━━ Dataset records

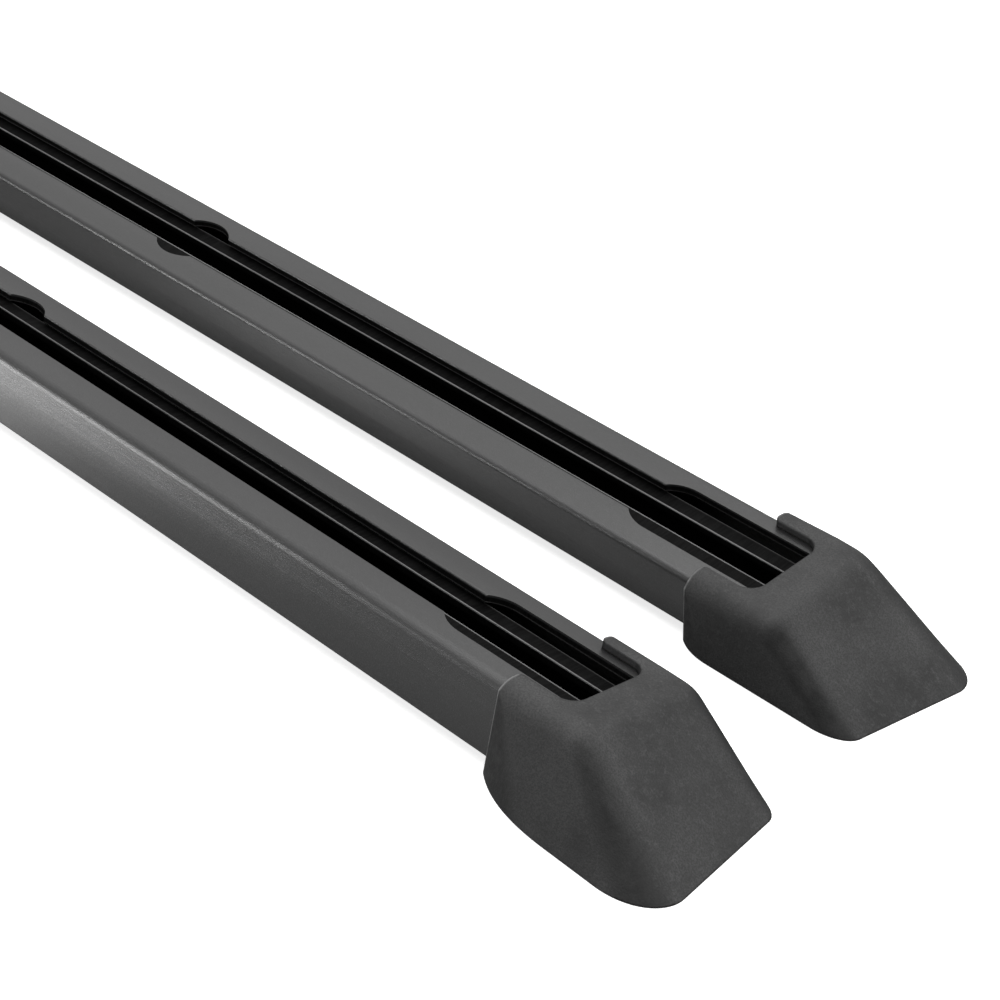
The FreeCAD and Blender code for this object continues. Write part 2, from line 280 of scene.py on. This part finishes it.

━━━━
━━ Dataset records

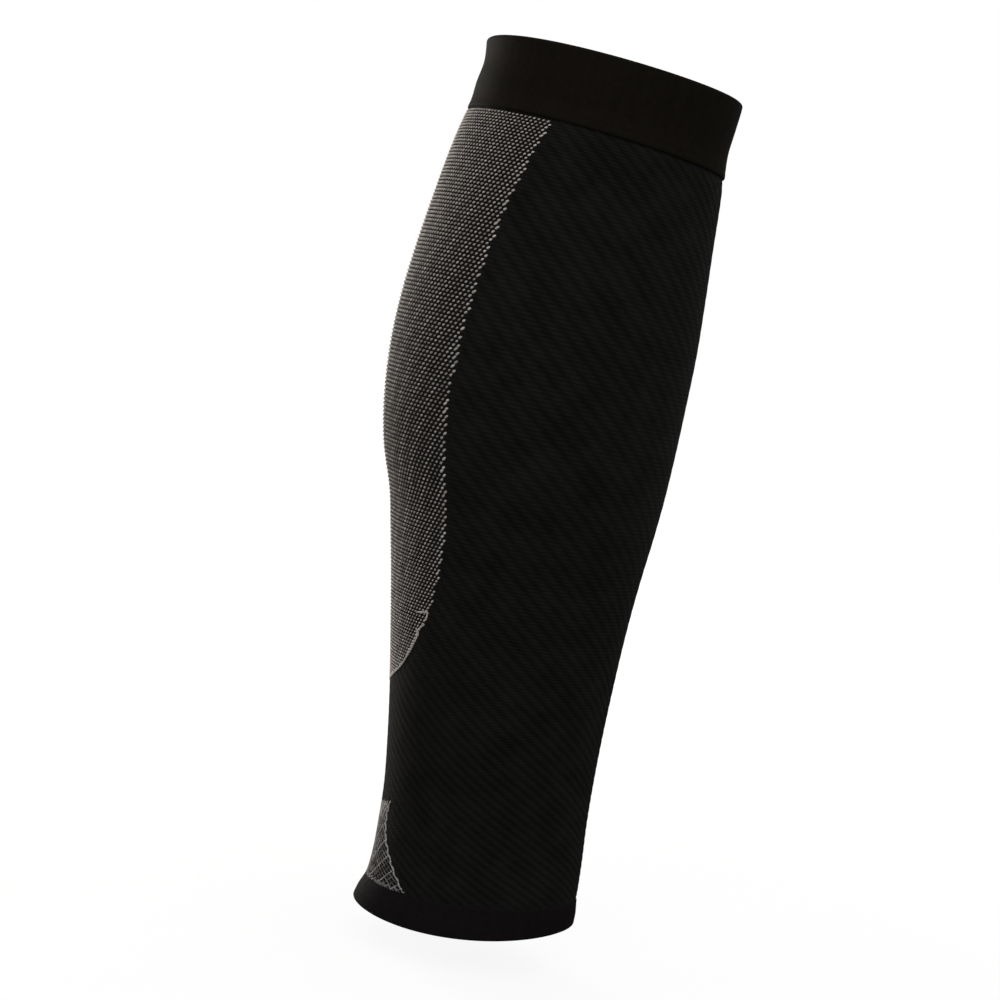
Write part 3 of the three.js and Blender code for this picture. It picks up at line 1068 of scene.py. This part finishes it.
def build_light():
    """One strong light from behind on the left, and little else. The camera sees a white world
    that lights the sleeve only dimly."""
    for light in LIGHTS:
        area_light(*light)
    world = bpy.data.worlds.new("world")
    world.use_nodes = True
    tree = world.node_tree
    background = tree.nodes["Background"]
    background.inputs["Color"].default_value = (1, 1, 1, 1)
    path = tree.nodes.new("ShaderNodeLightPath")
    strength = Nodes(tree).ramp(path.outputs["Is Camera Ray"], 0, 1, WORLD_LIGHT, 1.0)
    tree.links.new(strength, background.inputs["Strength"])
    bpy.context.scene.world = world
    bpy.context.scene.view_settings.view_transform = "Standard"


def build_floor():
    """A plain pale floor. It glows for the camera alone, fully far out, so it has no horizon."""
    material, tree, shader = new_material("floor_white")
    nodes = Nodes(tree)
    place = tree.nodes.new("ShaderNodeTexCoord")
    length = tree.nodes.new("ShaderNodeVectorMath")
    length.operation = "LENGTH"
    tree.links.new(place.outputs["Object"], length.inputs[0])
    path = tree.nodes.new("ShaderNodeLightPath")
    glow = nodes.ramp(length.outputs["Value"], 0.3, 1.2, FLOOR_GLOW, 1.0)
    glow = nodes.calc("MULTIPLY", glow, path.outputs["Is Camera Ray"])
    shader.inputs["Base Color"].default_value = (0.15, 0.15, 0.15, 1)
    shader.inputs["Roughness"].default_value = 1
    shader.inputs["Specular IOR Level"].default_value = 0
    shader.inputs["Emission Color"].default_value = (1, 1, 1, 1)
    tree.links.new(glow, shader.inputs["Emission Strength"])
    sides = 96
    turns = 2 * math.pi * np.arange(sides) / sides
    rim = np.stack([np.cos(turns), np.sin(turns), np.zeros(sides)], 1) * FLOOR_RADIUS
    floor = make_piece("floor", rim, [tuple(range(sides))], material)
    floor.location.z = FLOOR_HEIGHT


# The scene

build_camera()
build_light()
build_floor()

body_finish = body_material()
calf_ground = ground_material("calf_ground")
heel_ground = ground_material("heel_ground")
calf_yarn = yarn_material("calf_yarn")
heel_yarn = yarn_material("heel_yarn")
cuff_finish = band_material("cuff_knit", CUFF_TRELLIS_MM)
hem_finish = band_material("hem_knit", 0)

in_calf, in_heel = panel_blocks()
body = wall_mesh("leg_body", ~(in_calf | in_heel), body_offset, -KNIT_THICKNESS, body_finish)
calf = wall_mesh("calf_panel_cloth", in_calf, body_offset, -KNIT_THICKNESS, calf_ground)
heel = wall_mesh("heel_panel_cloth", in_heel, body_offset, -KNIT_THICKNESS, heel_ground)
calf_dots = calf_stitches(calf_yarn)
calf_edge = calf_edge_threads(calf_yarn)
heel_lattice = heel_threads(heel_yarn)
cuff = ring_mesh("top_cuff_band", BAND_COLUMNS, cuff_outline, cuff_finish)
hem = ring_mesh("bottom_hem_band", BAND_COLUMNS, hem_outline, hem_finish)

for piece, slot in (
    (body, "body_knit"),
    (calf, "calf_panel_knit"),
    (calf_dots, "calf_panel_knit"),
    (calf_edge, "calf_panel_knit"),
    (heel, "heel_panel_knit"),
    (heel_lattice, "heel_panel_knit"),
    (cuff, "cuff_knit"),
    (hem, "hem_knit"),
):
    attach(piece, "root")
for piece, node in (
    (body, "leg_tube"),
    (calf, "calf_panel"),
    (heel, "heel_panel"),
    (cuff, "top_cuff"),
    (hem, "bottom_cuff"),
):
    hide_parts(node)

━━━━

● Written problem
Look through the entries above. Extract each line with the word "code".

● Exercise response
The FreeCAD and Blender code for this object continues. Write part 2, from line 280 of scene.py on. This part finishes it.
Write part 3 of the three.js and Blender code for this picture. It picks up at line 1068 of scene.py. This part finishes it.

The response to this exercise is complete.